■ GIVEN MATERIAL ■

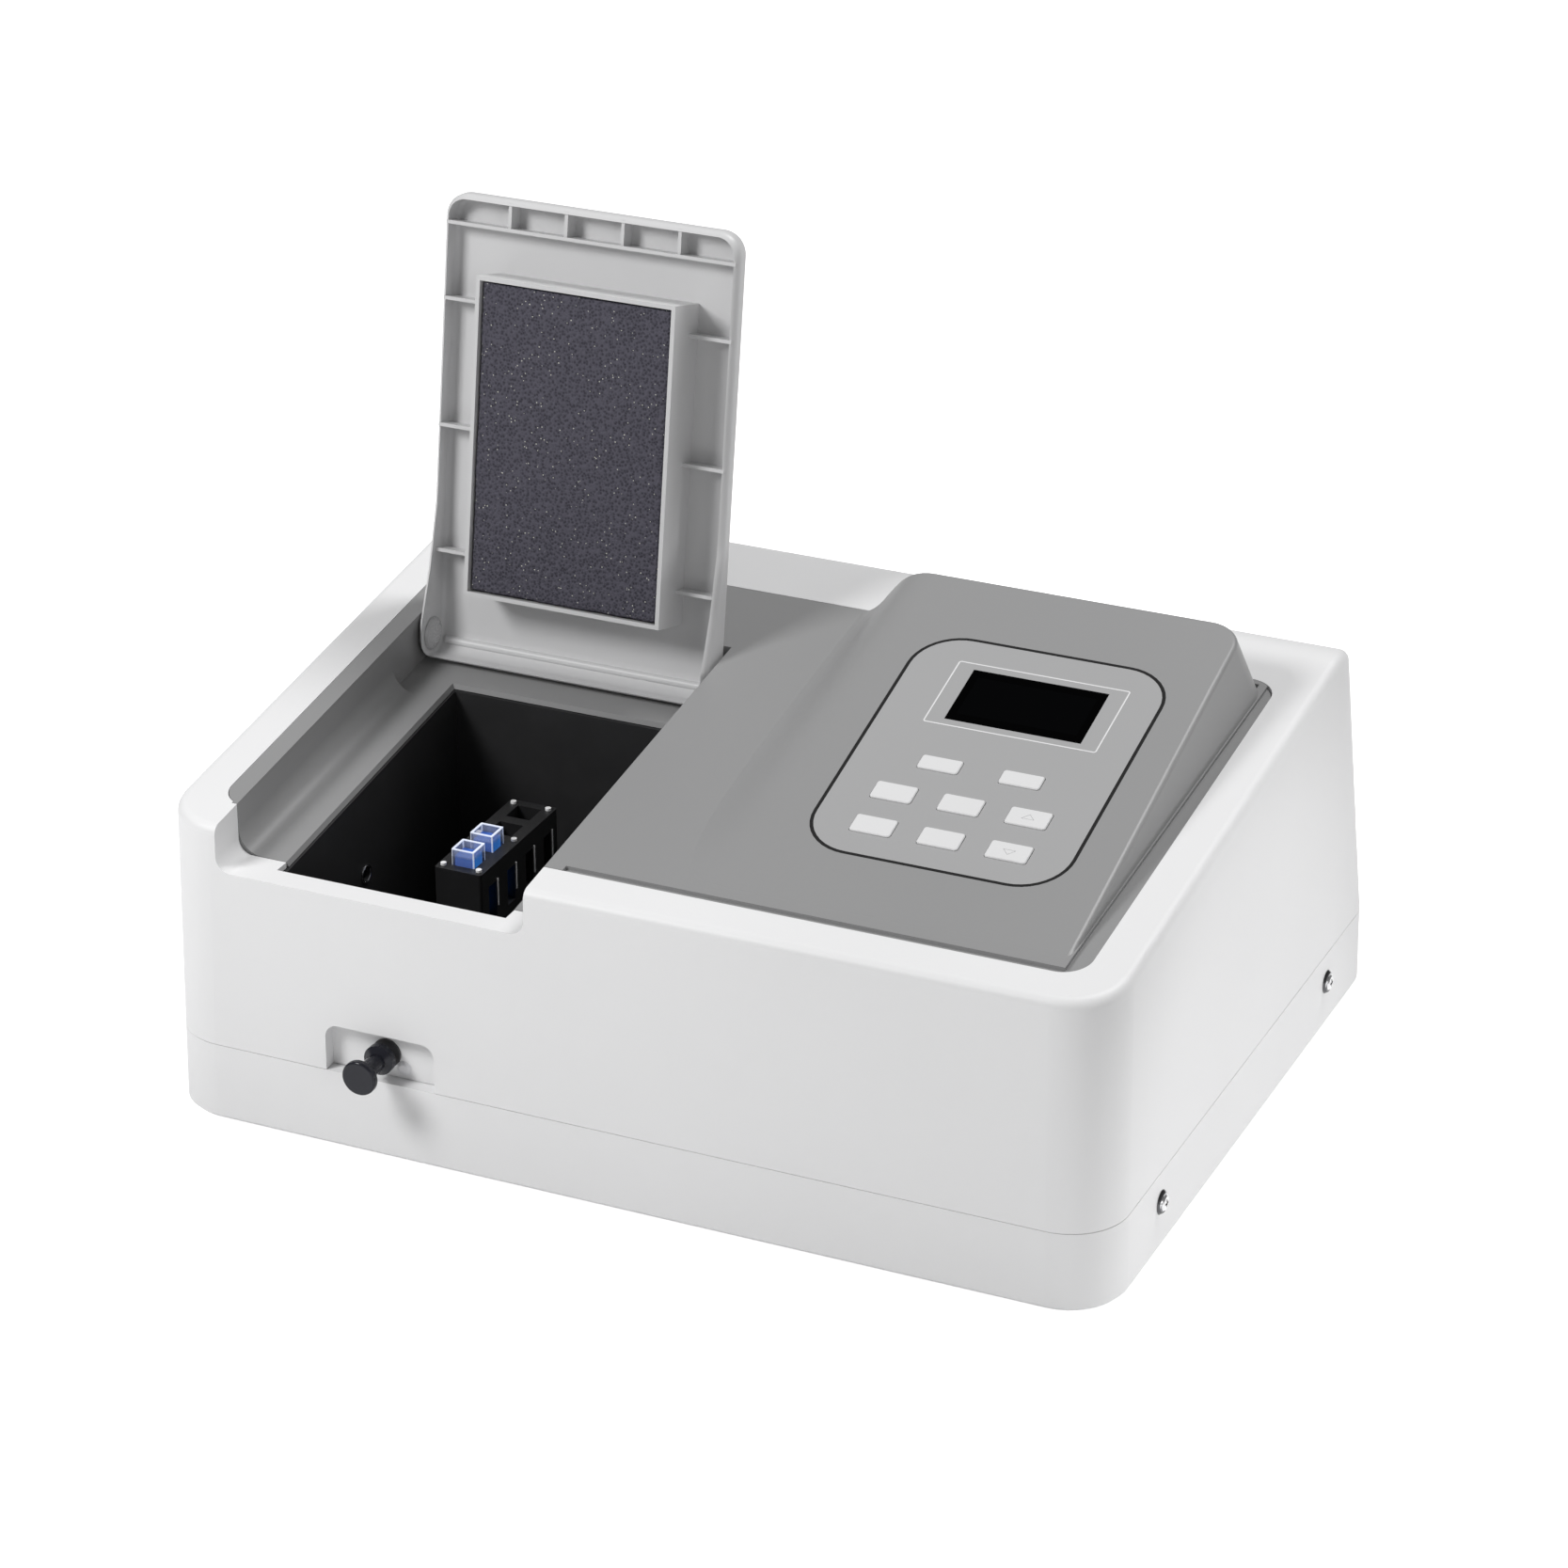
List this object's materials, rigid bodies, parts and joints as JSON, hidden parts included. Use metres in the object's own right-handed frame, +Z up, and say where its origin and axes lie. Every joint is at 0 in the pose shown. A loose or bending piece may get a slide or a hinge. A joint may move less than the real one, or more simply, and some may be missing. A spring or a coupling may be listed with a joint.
{
  "type": "visible spectrophotometer",
  "caption": "Bench-top visible spectrophotometer with a hinged lid over a sample compartment, a pull rod for the cell holder, a sloping keypad console and a two-part case.",
  "frame": {"origin": "middle of the object's bounding box in plan, on the table under the feet", "axes": "+X to the operator's right across the front, +Y from the front to the back, +Z up"},
  "size_m": [0.5056, 0.4192, 0.4119],
  "materials": {
    "tray_plastic": "fine texture",
    "cover_plastic": "fine texture",
    "panel_plastic": "satin",
    "foot_rubber": "matte",
    "screw_steel": "satin",
    "washer_chrome": "polished",
    "overlay_film": "satin film",
    "display_glass": "glossy",
    "module_black": "matte",
    "board_green": "solder mask",
    "switch_black": "matte",
    "box_black": "matt black paint",
    "plunger_steel": "satin",
    "rail_steel": "ground",
    "carriage_black": "black anodised",
    "holder_black": "black anodised",
    "holder_screw_steel": "satin",
    "cuvette_glass": "clear",
    "liquid_blue": "clear liquid",
    "rod_steel": "ground",
    "knob_black": "glossy",
    "bush_plastic": "matte",
    "plug_plastic": "satin",
    "lid_plastic": "fine texture",
    "foam_dark": "open-cell foam",
    "pin_steel": "satin",
    "plate_aluminium": "cast and milled",
    "mono_black": "matt black",
    "mono_cover_black": "matt black",
    "motor_steel": "satin",
    "table_aluminium": "turned",
    "grating_glass": "ruled",
    "mirror_glass": "polished",
    "tube_black": "matt black",
    "wheel_black": "black anodised",
    "filter_glass": "coloured glass",
    "filter_motor_steel": "satin",
    "house_steel": "folded sheet",
    "lens_glass": "clear",
    "ceramic_white": "ceramic",
    "lamp_glass": "clear",
    "detector_black": "matt black",
    "detector_board_green": "solder mask",
    "main_board_green": "solder mask",
    "chip_black": "matte",
    "supply_steel": "folded sheet",
    "fan_black": "matte",
    "rotor_black": "matte",
    "inlet_black": "matte",
    "rocker_frame_black": "matte",
    "rocker_black": "glossy",
    "serial_steel": "satin",
    "key_plastic": "satin"
  },
  "bodies": {
    "instrument": {"base_tray": "tray_plastic", "upper_cover": "cover_plastic", "top_panel": "panel_plastic", "rubber_feet": "foot_rubber", "cover_screws": "screw_steel", "cup_washers": "washer_chrome", "keypad_overlay": "overlay_film", "display_window": "display_glass", "display_module": "module_black", "keypad_board": "board_green", "key_switches": "switch_black", "sample_box": "box_black", "detent_plunger": "plunger_steel", "carriage_rails": "rail_steel", "rod_bush": "bush_plastic", "spare_hole_plug": "plug_plastic", "hinge_pins": "pin_steel", "optics_plate": "plate_aluminium", "mono_housing": "mono_black", "mono_cover": "mono_cover_black", "grating_motor": "motor_steel", "collimating_mirror": "mirror_glass", "exit_tube": "tube_black", "filter_motor": "filter_motor_steel", "lamp_house": "house_steel", "condenser_lens": "lens_glass", "lamp_socket": "ceramic_white", "halogen_lamp": "lamp_glass", "detector_housing": "detector_black", "detector_board": "detector_board_green", "main_board": "main_board_green", "board_parts": "chip_black", "power_supply": "supply_steel", "fan_frame": "fan_black", "power_inlet": "inlet_black", "rocker_frame": "rocker_frame_black", "serial_port": "serial_steel"},
    "lid_group": {"lid": "lid_plastic", "lid_foam": "foam_dark"},
    "carriage_group": {"cell_carriage": "carriage_black", "cell_holder": "holder_black", "holder_screws": "holder_screw_steel", "cuvettes": "cuvette_glass", "cuvette_liquids": "liquid_blue", "pull_rod": "rod_steel", "pull_knob": "knob_black"},
    "grating_group": {"grating_table": "table_aluminium", "grating": "grating_glass"},
    "filter_group": {"filter_wheel": "wheel_black", "filter_glasses": "filter_glass"},
    "fan_group": {"fan_rotor": "rotor_black"},
    "rocker_group": {"power_rocker": "rocker_black"},
    "key_top_left_body": {"key_top_left": "key_plastic"},
    "key_top_right_body": {"key_top_right": "key_plastic"},
    "key_mid_left_body": {"key_mid_left": "key_plastic"},
    "key_mid_centre_body": {"key_mid_centre": "key_plastic"},
    "key_mid_right_body": {"key_mid_right": "key_plastic"},
    "key_low_left_body": {"key_low_left": "key_plastic"},
    "key_low_centre_body": {"key_low_centre": "key_plastic"},
    "key_low_right_body": {"key_low_right": "key_plastic"}
  },
  "joints": [
    {"name": "lid_hinge", "type": "hinge", "parent": "instrument", "child": "lid_group", "pos_m": [-0.1316, 0.03367, 0.18404], "axis": [1, 0, 0], "range_deg": [0, 105.8]},
    {"name": "cell_rod_slide", "type": "slide", "parent": "instrument", "child": "carriage_group", "axis": [0, -1, 0], "range_m": [0, 0.06]},
    {"name": "grating_turn", "type": "hinge", "parent": "instrument", "child": "grating_group", "pos_m": [0.02, -0.08883, 0.106], "axis": [0, 0, 1], "range_deg": [-40, 40]},
    {"name": "filter_wheel_turn", "type": "hinge", "parent": "instrument", "child": "filter_group", "pos_m": [0.134, -0.03483, 0.082], "axis": [1, 0, 0], "continuous": true},
    {"name": "fan_spin", "type": "hinge", "parent": "instrument", "child": "fan_group", "pos_m": [0.186, 0.14817, 0.04105], "axis": [0, 1, 0], "continuous": true},
    {"name": "power_rocker_tilt", "type": "hinge", "parent": "instrument", "child": "rocker_group", "pos_m": [0.15, 0.20683, 0.032], "axis": [1, 0, 0], "range_deg": [-20, 0]},
    {"name": "key_top_left_press", "type": "slide", "parent": "instrument", "child": "key_top_left_body", "axis": [0, 0.2605, -0.9655], "range_m": [0, 0.0006], "stiffness_N_per_m": 500, "springref_m": -0.0005},
    {"name": "key_top_right_press", "type": "slide", "parent": "instrument", "child": "key_top_right_body", "axis": [0, 0.2605, -0.9655], "range_m": [0, 0.0006], "stiffness_N_per_m": 500, "springref_m": -0.0005},
    {"name": "key_mid_left_press", "type": "slide", "parent": "instrument", "child": "key_mid_left_body", "axis": [0, 0.2605, -0.9655], "range_m": [0, 0.0006], "stiffness_N_per_m": 500, "springref_m": -0.0005},
    {"name": "key_mid_centre_press", "type": "slide", "parent": "instrument", "child": "key_mid_centre_body", "axis": [0, 0.2605, -0.9655], "range_m": [0, 0.0006], "stiffness_N_per_m": 500, "springref_m": -0.0005},
    {"name": "key_mid_right_press", "type": "slide", "parent": "instrument", "child": "key_mid_right_body", "axis": [0, 0.2605, -0.9655], "range_m": [0, 0.0006], "stiffness_N_per_m": 500, "springref_m": -0.0005},
    {"name": "key_low_left_press", "type": "slide", "parent": "instrument", "child": "key_low_left_body", "axis": [0, 0.2605, -0.9655], "range_m": [0, 0.0006], "stiffness_N_per_m": 500, "springref_m": -0.0005},
    {"name": "key_low_centre_press", "type": "slide", "parent": "instrument", "child": "key_low_centre_body", "axis": [0, 0.2605, -0.9655], "range_m": [0, 0.0006], "stiffness_N_per_m": 500, "springref_m": -0.0005},
    {"name": "key_low_right_press", "type": "slide", "parent": "instrument", "child": "key_low_right_body", "axis": [0, 0.2605, -0.9655], "range_m": [0, 0.0006], "stiffness_N_per_m": 500, "springref_m": -0.0005}
  ]
}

■ WHAT THE EXERCISE ASKS ■
Write down every line of the data exactly as it appears above.

■ OUTPUT OF THE EXERCISE ■
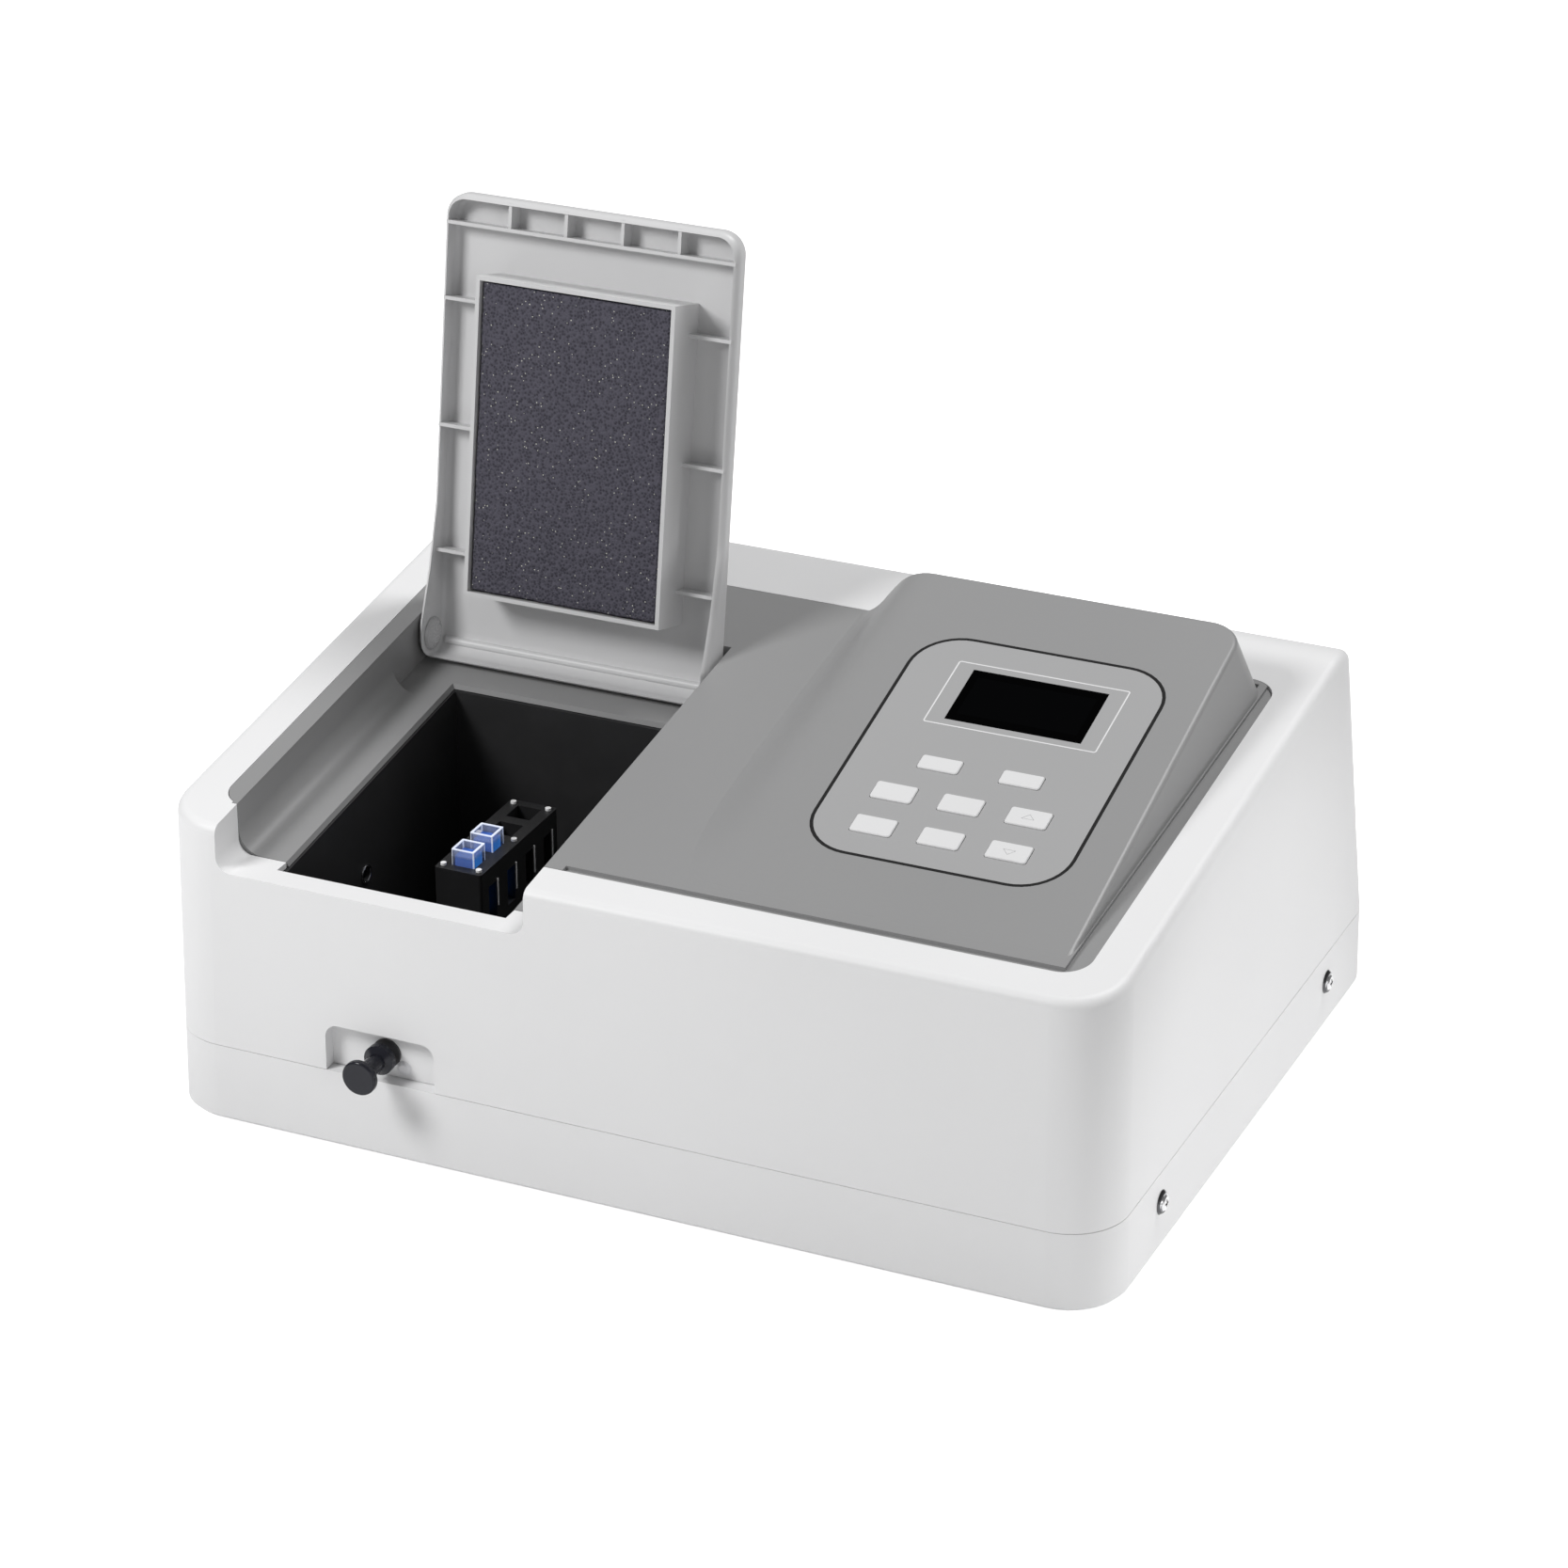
List this object's materials, rigid bodies, parts and joints as JSON, hidden parts included. Use metres in the object's own right-handed frame, +Z up, and say where its origin and axes lie. Every joint is at 0 in the pose shown. A loose or bending piece may get a slide or a hinge. A joint may move less than the real one, or more simply, and some may be missing. A spring or a coupling may be listed with a joint.
{
  "type": "visible spectrophotometer",
  "caption": "Bench-top visible spectrophotometer with a hinged lid over a sample compartment, a pull rod for the cell holder, a sloping keypad console and a two-part case.",
  "frame": {"origin": "middle of the object's bounding box in plan, on the table under the feet", "axes": "+X to the operator's right across the front, +Y from the front to the back, +Z up"},
  "size_m": [0.5056, 0.4192, 0.4119],
  "materials": {
    "tray_plastic": "fine texture",
    "cover_plastic": "fine texture",
    "panel_plastic": "satin",
    "foot_rubber": "matte",
    "screw_steel": "satin",
    "washer_chrome": "polished",
    "overlay_film": "satin film",
    "display_glass": "glossy",
    "module_black": "matte",
    "board_green": "solder mask",
    "switch_black": "matte",
    "box_black": "matt black paint",
    "plunger_steel": "satin",
    "rail_steel": "ground",
    "carriage_black": "black anodised",
    "holder_black": "black anodised",
    "holder_screw_steel": "satin",
    "cuvette_glass": "clear",
    "liquid_blue": "clear liquid",
    "rod_steel": "ground",
    "knob_black": "glossy",
    "bush_plastic": "matte",
    "plug_plastic": "satin",
    "lid_plastic": "fine texture",
    "foam_dark": "open-cell foam",
    "pin_steel": "satin",
    "plate_aluminium": "cast and milled",
    "mono_black": "matt black",
    "mono_cover_black": "matt black",
    "motor_steel": "satin",
    "table_aluminium": "turned",
    "grating_glass": "ruled",
    "mirror_glass": "polished",
    "tube_black": "matt black",
    "wheel_black": "black anodised",
    "filter_glass": "coloured glass",
    "filter_motor_steel": "satin",
    "house_steel": "folded sheet",
    "lens_glass": "clear",
    "ceramic_white": "ceramic",
    "lamp_glass": "clear",
    "detector_black": "matt black",
    "detector_board_green": "solder mask",
    "main_board_green": "solder mask",
    "chip_black": "matte",
    "supply_steel": "folded sheet",
    "fan_black": "matte",
    "rotor_black": "matte",
    "inlet_black": "matte",
    "rocker_frame_black": "matte",
    "rocker_black": "glossy",
    "serial_steel": "satin",
    "key_plastic": "satin"
  },
  "bodies": {
    "instrument": {"base_tray": "tray_plastic", "upper_cover": "cover_plastic", "top_panel": "panel_plastic", "rubber_feet": "foot_rubber", "cover_screws": "screw_steel", "cup_washers": "washer_chrome", "keypad_overlay": "overlay_film", "display_window": "display_glass", "display_module": "module_black", "keypad_board": "board_green", "key_switches": "switch_black", "sample_box": "box_black", "detent_plunger": "plunger_steel", "carriage_rails": "rail_steel", "rod_bush": "bush_plastic", "spare_hole_plug": "plug_plastic", "hinge_pins": "pin_steel", "optics_plate": "plate_aluminium", "mono_housing": "mono_black", "mono_cover": "mono_cover_black", "grating_motor": "motor_steel", "collimating_mirror": "mirror_glass", "exit_tube": "tube_black", "filter_motor": "filter_motor_steel", "lamp_house": "house_steel", "condenser_lens": "lens_glass", "lamp_socket": "ceramic_white", "halogen_lamp": "lamp_glass", "detector_housing": "detector_black", "detector_board": "detector_board_green", "main_board": "main_board_green", "board_parts": "chip_black", "power_supply": "supply_steel", "fan_frame": "fan_black", "power_inlet": "inlet_black", "rocker_frame": "rocker_frame_black", "serial_port": "serial_steel"},
    "lid_group": {"lid": "lid_plastic", "lid_foam": "foam_dark"},
    "carriage_group": {"cell_carriage": "carriage_black", "cell_holder": "holder_black", "holder_screws": "holder_screw_steel", "cuvettes": "cuvette_glass", "cuvette_liquids": "liquid_blue", "pull_rod": "rod_steel", "pull_knob": "knob_black"},
    "grating_group": {"grating_table": "table_aluminium", "grating": "grating_glass"},
    "filter_group": {"filter_wheel": "wheel_black", "filter_glasses": "filter_glass"},
    "fan_group": {"fan_rotor": "rotor_black"},
    "rocker_group": {"power_rocker": "rocker_black"},
    "key_top_left_body": {"key_top_left": "key_plastic"},
    "key_top_right_body": {"key_top_right": "key_plastic"},
    "key_mid_left_body": {"key_mid_left": "key_plastic"},
    "key_mid_centre_body": {"key_mid_centre": "key_plastic"},
    "key_mid_right_body": {"key_mid_right": "key_plastic"},
    "key_low_left_body": {"key_low_left": "key_plastic"},
    "key_low_centre_body": {"key_low_centre": "key_plastic"},
    "key_low_right_body": {"key_low_right": "key_plastic"}
  },
  "joints": [
    {"name": "lid_hinge", "type": "hinge", "parent": "instrument", "child": "lid_group", "pos_m": [-0.1316, 0.03367, 0.18404], "axis": [1, 0, 0], "range_deg": [0, 105.8]},
    {"name": "cell_rod_slide", "type": "slide", "parent": "instrument", "child": "carriage_group", "axis": [0, -1, 0], "range_m": [0, 0.06]},
    {"name": "grating_turn", "type": "hinge", "parent": "instrument", "child": "grating_group", "pos_m": [0.02, -0.08883, 0.106], "axis": [0, 0, 1], "range_deg": [-40, 40]},
    {"name": "filter_wheel_turn", "type": "hinge", "parent": "instrument", "child": "filter_group", "pos_m": [0.134, -0.03483, 0.082], "axis": [1, 0, 0], "continuous": true},
    {"name": "fan_spin", "type": "hinge", "parent": "instrument", "child": "fan_group", "pos_m": [0.186, 0.14817, 0.04105], "axis": [0, 1, 0], "continuous": true},
    {"name": "power_rocker_tilt", "type": "hinge", "parent": "instrument", "child": "rocker_group", "pos_m": [0.15, 0.20683, 0.032], "axis": [1, 0, 0], "range_deg": [-20, 0]},
    {"name": "key_top_left_press", "type": "slide", "parent": "instrument", "child": "key_top_left_body", "axis": [0, 0.2605, -0.9655], "range_m": [0, 0.0006], "stiffness_N_per_m": 500, "springref_m": -0.0005},
    {"name": "key_top_right_press", "type": "slide", "parent": "instrument", "child": "key_top_right_body", "axis": [0, 0.2605, -0.9655], "range_m": [0, 0.0006], "stiffness_N_per_m": 500, "springref_m": -0.0005},
    {"name": "key_mid_left_press", "type": "slide", "parent": "instrument", "child": "key_mid_left_body", "axis": [0, 0.2605, -0.9655], "range_m": [0, 0.0006], "stiffness_N_per_m": 500, "springref_m": -0.0005},
    {"name": "key_mid_centre_press", "type": "slide", "parent": "instrument", "child": "key_mid_centre_body", "axis": [0, 0.2605, -0.9655], "range_m": [0, 0.0006], "stiffness_N_per_m": 500, "springref_m": -0.0005},
    {"name": "key_mid_right_press", "type": "slide", "parent": "instrument", "child": "key_mid_right_body", "axis": [0, 0.2605, -0.9655], "range_m": [0, 0.0006], "stiffness_N_per_m": 500, "springref_m": -0.0005},
    {"name": "key_low_left_press", "type": "slide", "parent": "instrument", "child": "key_low_left_body", "axis": [0, 0.2605, -0.9655], "range_m": [0, 0.0006], "stiffness_N_per_m": 500, "springref_m": -0.0005},
    {"name": "key_low_centre_press", "type": "slide", "parent": "instrument", "child": "key_low_centre_body", "axis": [0, 0.2605, -0.9655], "range_m": [0, 0.0006], "stiffness_N_per_m": 500, "springref_m": -0.0005},
    {"name": "key_low_right_press", "type": "slide", "parent": "instrument", "child": "key_low_right_body", "axis": [0, 0.2605, -0.9655], "range_m": [0, 0.0006], "stiffness_N_per_m": 500, "springref_m": -0.0005}
  ]
}